What I will look for differently now will definitely be how other people talk or act in their own stories simply because I have never thought about mimicking them until I watched these videos. I would also never have a reason to without this class! So of course now I will be paying close attention to how other people talk or act in real life or on TV. I will also try to implement in my own work the persistence he mentioned, as well as trying to be myself. I’m sure as soon as I start recording myself one day I will start acting like a confused robot because I will have some kind of stage fright. I will try to just relax and be me. I will also try to remember to raise questions in my stories and to reflect.
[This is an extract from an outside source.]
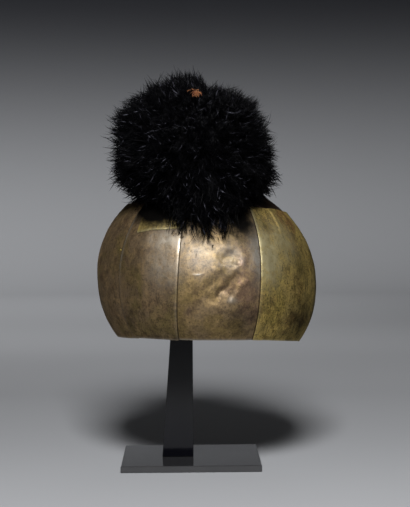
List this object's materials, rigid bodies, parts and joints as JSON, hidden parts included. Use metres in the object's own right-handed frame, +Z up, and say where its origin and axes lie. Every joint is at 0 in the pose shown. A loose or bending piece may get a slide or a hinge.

Although, I am still confused on how the reflection works in a story because to me it seems like a conclusion but he mentioned to forget high school story set-ups.
Next I listened to the short interview with Jad Abumrad. He basically put into words why I always like the book better than the movie. Audio stories are cool because they’re like someone reading you a book so there’s minimum effort like watching TV BUT you get to create your own images versus the TV that forces them onto you. I also thought it was cool how he explains how empathy works with the radio and the listener: there is a co-authorship that basically one is creating the story and the other is making the images. There’s some mutual understanding here that a non-listener would never have.
I think this has implicated me in a way of how I will feel when listening to the radio on a long drive. Having someone speak to me and it sounds personal for such a long amount of time, I will probably feel like I just made a friend! I think this connection that both speakers kind of mentioned will be something I look forward to finding when I turn on the radio (or for future assignments). I also think that Abumrad has influenced the way I will read or listen more than ever: I will not only make my own image but will feel a connection to the author. I have probably felt this before but now I will be searching and attempting to reproduce myself.